Request =
Print the whole listing exactly.

Dataset extract =
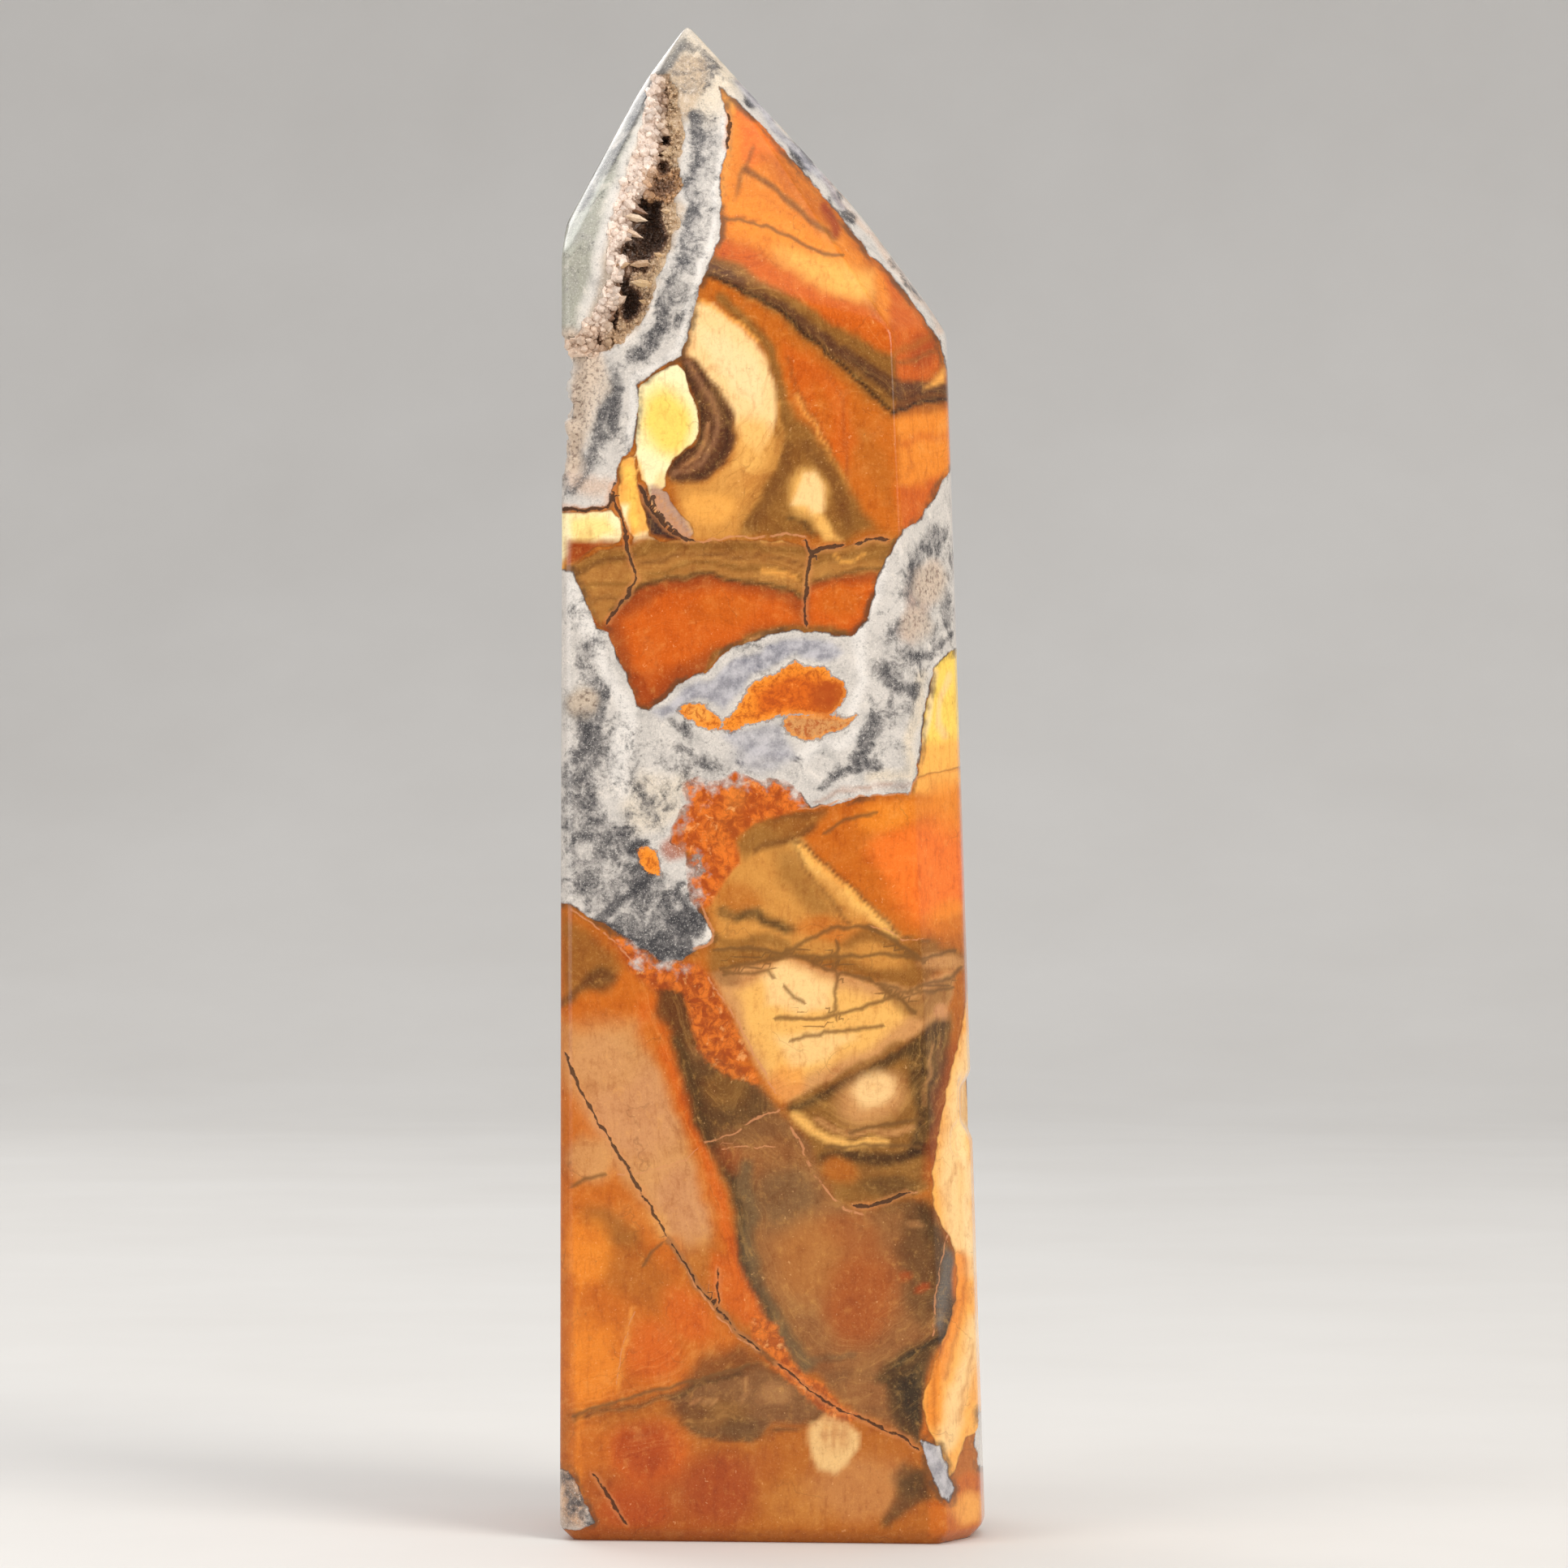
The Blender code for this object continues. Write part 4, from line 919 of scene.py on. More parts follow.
# Tone of the quartz, as shares of dark speckle, blue grey and sugary crust
TONE_MARKS = [
    patch(SPECKLED, 0.3, 20, [
        (692, 871), (803, 907), (860, 954), (803, 1050), (860, 1121), (803, 1179), (692, 1121),
    ]),
    streak(SPECKLED, 0.95, 7, [
        (855, 142), (861, 178), (856, 210), (846, 231), (855, 253), (849, 281), (846, 317), (831, 342),
        (814, 367), (817, 396), (803, 421), (792, 431),
    ]),
    streak(SPECKLED, 0.5, 17, [
        (868, 150), (866, 200), (862, 250), (858, 300), (844, 340), (828, 378), (810, 410), (780, 440),
    ]),
    streak(SPECKLED, 0.5, 15, [(722, 470), (745, 500), (738, 550), (712, 600)]),
    streak(SPECKLED, 0.45, 22, [(1146, 670), (1128, 740), (1150, 790), (1104, 820), (1110, 850)]),
    streak(SPECKLED, 0.4, 16, [(706, 1000), (716, 930), (730, 860), (722, 800)]),
    streak(SPECKLED, 0.7, 4, [(839, 56), (860, 58), (878, 78), (892, 96)]),
    streak(SPECKLED, 0.6, 5, [(831, 71), (799, 117), (767, 174), (749, 210)]),
    streak(SPECKLED, 0.9, 4, [(906, 101), (924, 121), (946, 146), (974, 178), (994, 201)]),
    streak(SPECKLED, 0.6, 4, [(1031, 242), (1049, 267)]),
    streak(SPECKLED, 0.8, 4, [(1098, 321), (1117, 349), (1131, 367)]),
    streak(SPECKLED, 0.95, 11, [(758, 466), (755, 498), (748, 530)]),
    streak(SPECKLED, 0.85, 7, [(737, 487), (743, 516), (728, 559), (721, 580)]),
    streak(SPECKLED, 0.9, 6, [(694, 573), (698, 591), (699, 609)]),
    streak(SPECKLED, 0.7, 6, [(828, 367), (810, 406), (778, 446)]),
    streak(SUGARY, 1.0, 13, [(703, 421), (728, 446), (714, 489), (706, 524), (703, 553), (705, 570)]),
    streak(SUGARY, 0.8, 9, [(731, 439), (739, 474), (724, 510), (714, 546)]),
    streak(SPECKLED, 0.9, 11, [
        (1156, 659), (1137, 684), (1124, 712), (1133, 737), (1117, 766), (1099, 787),
    ]),
    streak(SPECKLED, 0.8, 7, [(1171, 684), (1164, 723), (1167, 766)]),
    blob(SUGARY, 0.9, (1146, 719), (21, 29)),
    blob(SUGARY, 0.7, (1128, 769), (21, 25)),
    streak(SPECKLED, 1.0, 9, [(1080, 821), (1098, 841), (1121, 848)]),
    streak(SPECKLED, 0.9, 4, [(1117, 809), (1146, 805), (1174, 780)]),
    streak(SPECKLED, 0.9, 7, [(1078, 884), (1064, 912), (1053, 937)]),
    streak(SPECKLED, 0.8, 12, [(721, 805), (733, 844), (726, 887), (719, 930)]),
    blob(SUGARY, 0.8, (719, 866), (18, 21)),
    streak(SPECKLED, 0.95, 5, [(746, 851), (741, 887), (731, 916)]),
    streak(SPECKLED, 0.9, 11, [(721, 886), (728, 918), (721, 954), (728, 986), (739, 1007)]),
    streak(SPECKLED, 0.85, 9, [(706, 986), (735, 1014), (767, 1032)]),
    streak(SPECKLED, 0.95, 4, [(714, 1029), (749, 1032), (778, 1021)]),
    streak(SPECKLED, 0.85, 6, [(814, 877), (831, 889), (849, 904)]),
    streak(SPECKLED, 0.75, 8, [(839, 921), (860, 939), (878, 943)]),
    streak(SPECKLED, 0.6, 6, [(903, 904), (917, 918), (910, 943)]),
    streak(SPECKLED, 0.7, 6, [(967, 929), (985, 939)]),
    streak(SPECKLED, 1.0, 9, [(1081, 896), (1056, 932), (1078, 943)]),
    streak(SPECKLED, 0.85, 6, [(1014, 968), (1039, 954), (1060, 943)]),
    patch(SPECKLED, 0.75, 12, [
        (696, 1014), (781, 1029), (810, 1079), (853, 1086), (864, 1121), (871, 1157), (853, 1179),
        (803, 1179), (746, 1143), (699, 1107),
    ]),
    streak(BLACKENED, 1.0, 5, [(737, 1134), (767, 1109), (803, 1082)]),
    streak(BLACKENED, 0.8, 4, [(742, 1139), (778, 1157), (803, 1175)]),
    blob(BLACKENED, 1.0, (846, 1138), (27, 21), -20),
    blob(BLACKENED, 1.0, (814, 1168), (17, 18)),
    blob(BLACKENED, 0.8, (840, 1171), (18, 13)),
    streak(BLACKENED, 0.9, 4, [(780, 1050), (785, 1039), (794, 1038)]),
    patch(BLUISH, 1.0, 3, [
        (803, 878), (821, 870), (840, 853), (860, 839), (881, 835), (892, 823), (906, 810), (939, 801),
        (967, 790), (996, 785), (1024, 791), (1039, 805), (1021, 814), (1003, 814), (981, 807), (953, 818),
        (931, 828), (917, 851), (892, 875), (874, 862), (860, 859), (839, 870), (817, 887),
    ]),
    patch(BLUISH, 0.8, 6, [
        (889, 905), (931, 894), (960, 894), (971, 916), (981, 937), (931, 930), (910, 923),
    ]),
    blob(BLUISH, 0.7, (939, 932), (39, 21)),
    blob(BLACKENED, 0.9, (925, 123), (9, 14), -45),
    blob(BLACKENED, 1.0, (987, 194), (10, 22), -48),
    blob(BLACKENED, 0.8, (1032, 245), (8, 11), 50),
    blob(BLACKENED, 0.6, (1045, 264), (8, 14), -45),
    patch(SPECKLED, 0.5, 8, [(846, 50), (880, 80), (880, 110), (852, 130), (822, 96)]),
    patch(SPECKLED, 0.9, 6, [(690, 1812), (722, 1812), (736, 1880), (700, 1884)]),
    streak(BLUISH, 0.9, 4, [(906, 101), (931, 128), (967, 171), (1003, 210), (1039, 253)]),
    patch(BLUISH, 0.9, 6, [(1130, 1774), (1158, 1777), (1178, 1835), (1170, 1855), (1145, 1818)]),
]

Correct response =
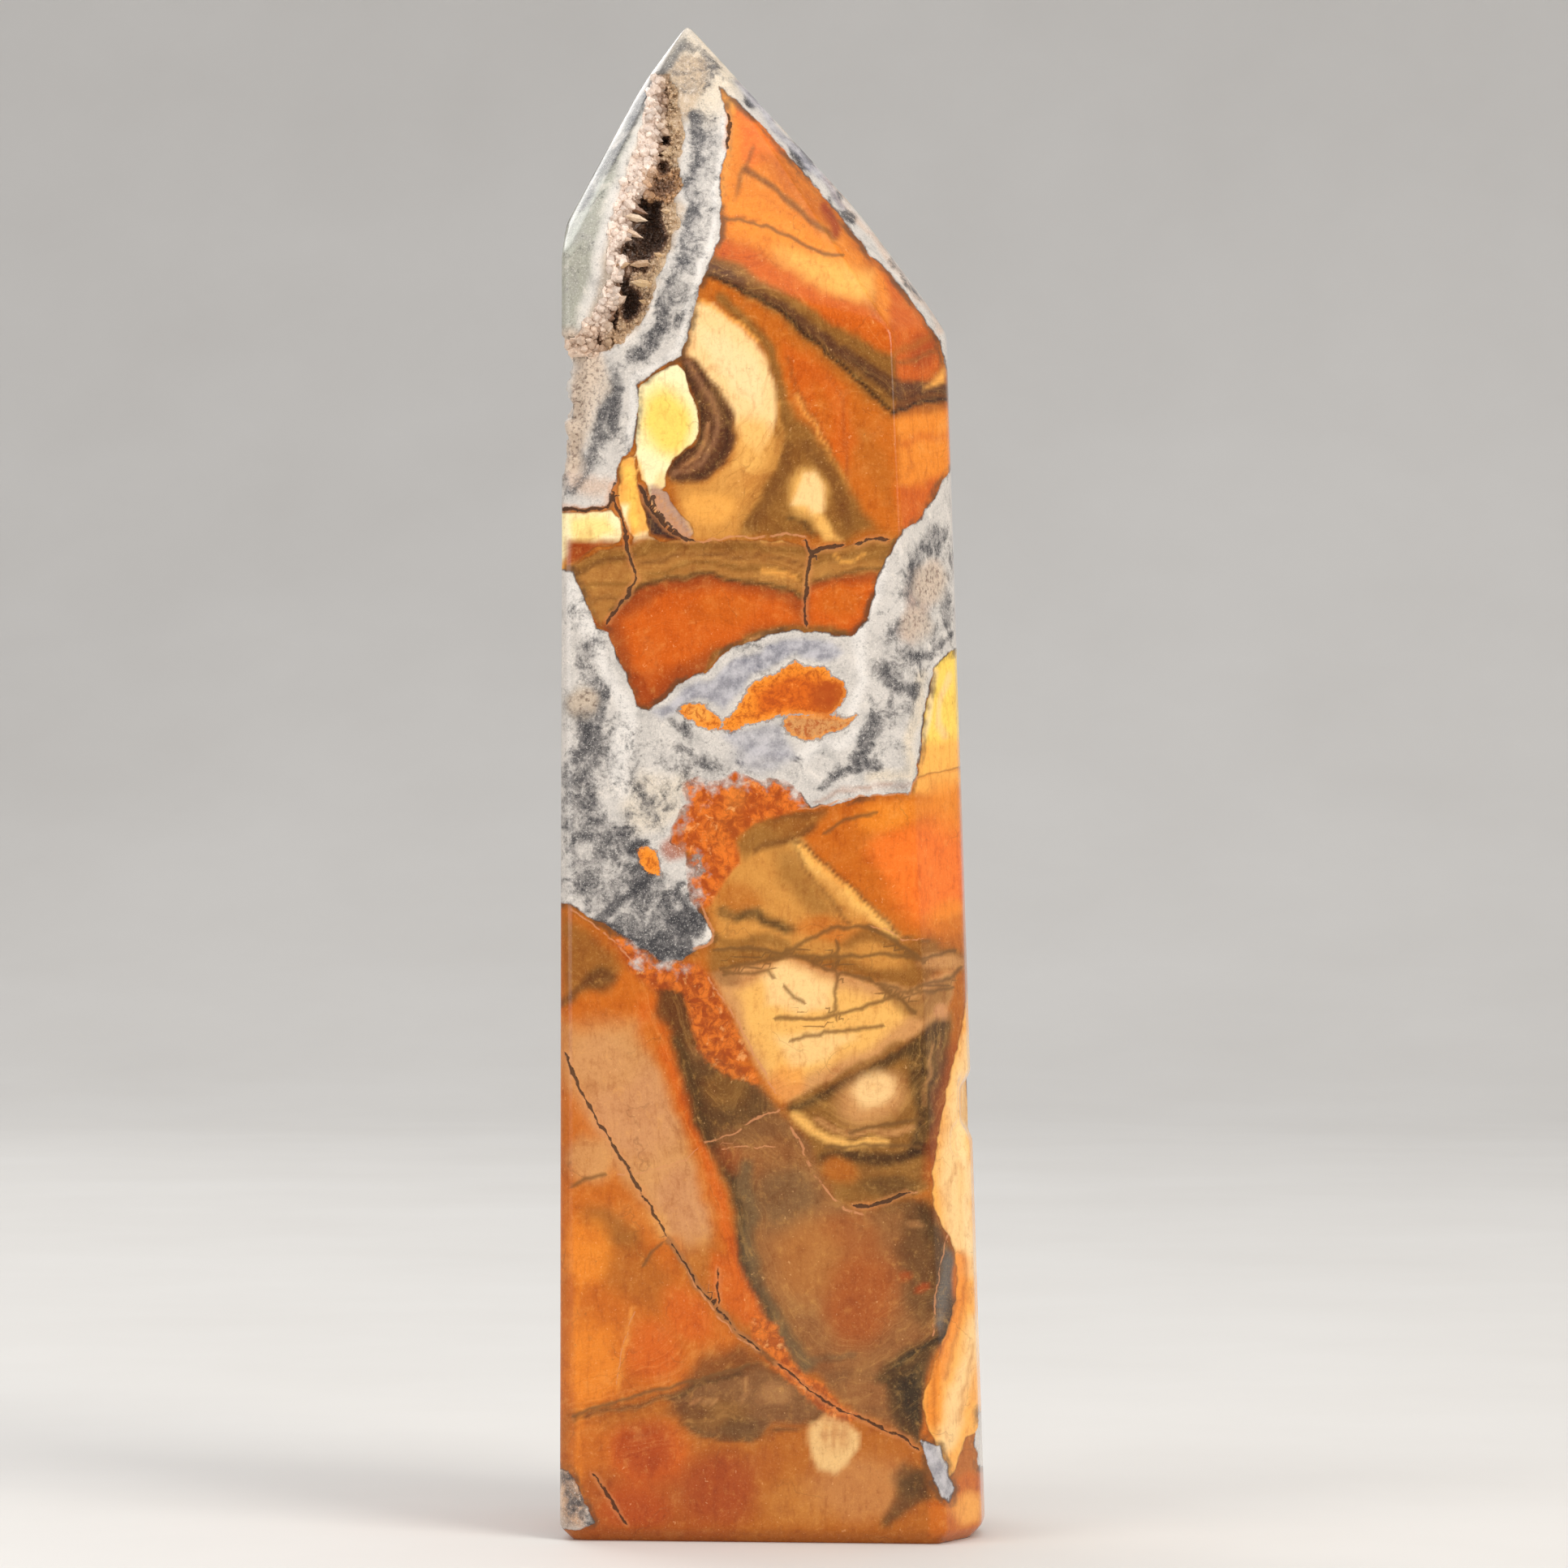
The Blender code for this object continues. Write part 4, from line 919 of scene.py on. More parts follow.
# Tone of the quartz, as shares of dark speckle, blue grey and sugary crust
TONE_MARKS = [
    patch(SPECKLED, 0.3, 20, [
        (692, 871), (803, 907), (860, 954), (803, 1050), (860, 1121), (803, 1179), (692, 1121),
    ]),
    streak(SPECKLED, 0.95, 7, [
        (855, 142), (861, 178), (856, 210), (846, 231), (855, 253), (849, 281), (846, 317), (831, 342),
        (814, 367), (817, 396), (803, 421), (792, 431),
    ]),
    streak(SPECKLED, 0.5, 17, [
        (868, 150), (866, 200), (862, 250), (858, 300), (844, 340), (828, 378), (810, 410), (780, 440),
    ]),
    streak(SPECKLED, 0.5, 15, [(722, 470), (745, 500), (738, 550), (712, 600)]),
    streak(SPECKLED, 0.45, 22, [(1146, 670), (1128, 740), (1150, 790), (1104, 820), (1110, 850)]),
    streak(SPECKLED, 0.4, 16, [(706, 1000), (716, 930), (730, 860), (722, 800)]),
    streak(SPECKLED, 0.7, 4, [(839, 56), (860, 58), (878, 78), (892, 96)]),
    streak(SPECKLED, 0.6, 5, [(831, 71), (799, 117), (767, 174), (749, 210)]),
    streak(SPECKLED, 0.9, 4, [(906, 101), (924, 121), (946, 146), (974, 178), (994, 201)]),
    streak(SPECKLED, 0.6, 4, [(1031, 242), (1049, 267)]),
    streak(SPECKLED, 0.8, 4, [(1098, 321), (1117, 349), (1131, 367)]),
    streak(SPECKLED, 0.95, 11, [(758, 466), (755, 498), (748, 530)]),
    streak(SPECKLED, 0.85, 7, [(737, 487), (743, 516), (728, 559), (721, 580)]),
    streak(SPECKLED, 0.9, 6, [(694, 573), (698, 591), (699, 609)]),
    streak(SPECKLED, 0.7, 6, [(828, 367), (810, 406), (778, 446)]),
    streak(SUGARY, 1.0, 13, [(703, 421), (728, 446), (714, 489), (706, 524), (703, 553), (705, 570)]),
    streak(SUGARY, 0.8, 9, [(731, 439), (739, 474), (724, 510), (714, 546)]),
    streak(SPECKLED, 0.9, 11, [
        (1156, 659), (1137, 684), (1124, 712), (1133, 737), (1117, 766), (1099, 787),
    ]),
    streak(SPECKLED, 0.8, 7, [(1171, 684), (1164, 723), (1167, 766)]),
    blob(SUGARY, 0.9, (1146, 719), (21, 29)),
    blob(SUGARY, 0.7, (1128, 769), (21, 25)),
    streak(SPECKLED, 1.0, 9, [(1080, 821), (1098, 841), (1121, 848)]),
    streak(SPECKLED, 0.9, 4, [(1117, 809), (1146, 805), (1174, 780)]),
    streak(SPECKLED, 0.9, 7, [(1078, 884), (1064, 912), (1053, 937)]),
    streak(SPECKLED, 0.8, 12, [(721, 805), (733, 844), (726, 887), (719, 930)]),
    blob(SUGARY, 0.8, (719, 866), (18, 21)),
    streak(SPECKLED, 0.95, 5, [(746, 851), (741, 887), (731, 916)]),
    streak(SPECKLED, 0.9, 11, [(721, 886), (728, 918), (721, 954), (728, 986), (739, 1007)]),
    streak(SPECKLED, 0.85, 9, [(706, 986), (735, 1014), (767, 1032)]),
    streak(SPECKLED, 0.95, 4, [(714, 1029), (749, 1032), (778, 1021)]),
    streak(SPECKLED, 0.85, 6, [(814, 877), (831, 889), (849, 904)]),
    streak(SPECKLED, 0.75, 8, [(839, 921), (860, 939), (878, 943)]),
    streak(SPECKLED, 0.6, 6, [(903, 904), (917, 918), (910, 943)]),
    streak(SPECKLED, 0.7, 6, [(967, 929), (985, 939)]),
    streak(SPECKLED, 1.0, 9, [(1081, 896), (1056, 932), (1078, 943)]),
    streak(SPECKLED, 0.85, 6, [(1014, 968), (1039, 954), (1060, 943)]),
    patch(SPECKLED, 0.75, 12, [
        (696, 1014), (781, 1029), (810, 1079), (853, 1086), (864, 1121), (871, 1157), (853, 1179),
        (803, 1179), (746, 1143), (699, 1107),
    ]),
    streak(BLACKENED, 1.0, 5, [(737, 1134), (767, 1109), (803, 1082)]),
    streak(BLACKENED, 0.8, 4, [(742, 1139), (778, 1157), (803, 1175)]),
    blob(BLACKENED, 1.0, (846, 1138), (27, 21), -20),
    blob(BLACKENED, 1.0, (814, 1168), (17, 18)),
    blob(BLACKENED, 0.8, (840, 1171), (18, 13)),
    streak(BLACKENED, 0.9, 4, [(780, 1050), (785, 1039), (794, 1038)]),
    patch(BLUISH, 1.0, 3, [
        (803, 878), (821, 870), (840, 853), (860, 839), (881, 835), (892, 823), (906, 810), (939, 801),
        (967, 790), (996, 785), (1024, 791), (1039, 805), (1021, 814), (1003, 814), (981, 807), (953, 818),
        (931, 828), (917, 851), (892, 875), (874, 862), (860, 859), (839, 870), (817, 887),
    ]),
    patch(BLUISH, 0.8, 6, [
        (889, 905), (931, 894), (960, 894), (971, 916), (981, 937), (931, 930), (910, 923),
    ]),
    blob(BLUISH, 0.7, (939, 932), (39, 21)),
    blob(BLACKENED, 0.9, (925, 123), (9, 14), -45),
    blob(BLACKENED, 1.0, (987, 194), (10, 22), -48),
    blob(BLACKENED, 0.8, (1032, 245), (8, 11), 50),
    blob(BLACKENED, 0.6, (1045, 264), (8, 14), -45),
    patch(SPECKLED, 0.5, 8, [(846, 50), (880, 80), (880, 110), (852, 130), (822, 96)]),
    patch(SPECKLED, 0.9, 6, [(690, 1812), (722, 1812), (736, 1880), (700, 1884)]),
    streak(BLUISH, 0.9, 4, [(906, 101), (931, 128), (967, 171), (1003, 210), (1039, 253)]),
    patch(BLUISH, 0.9, 6, [(1130, 1774), (1158, 1777), (1178, 1835), (1170, 1855), (1145, 1818)]),
]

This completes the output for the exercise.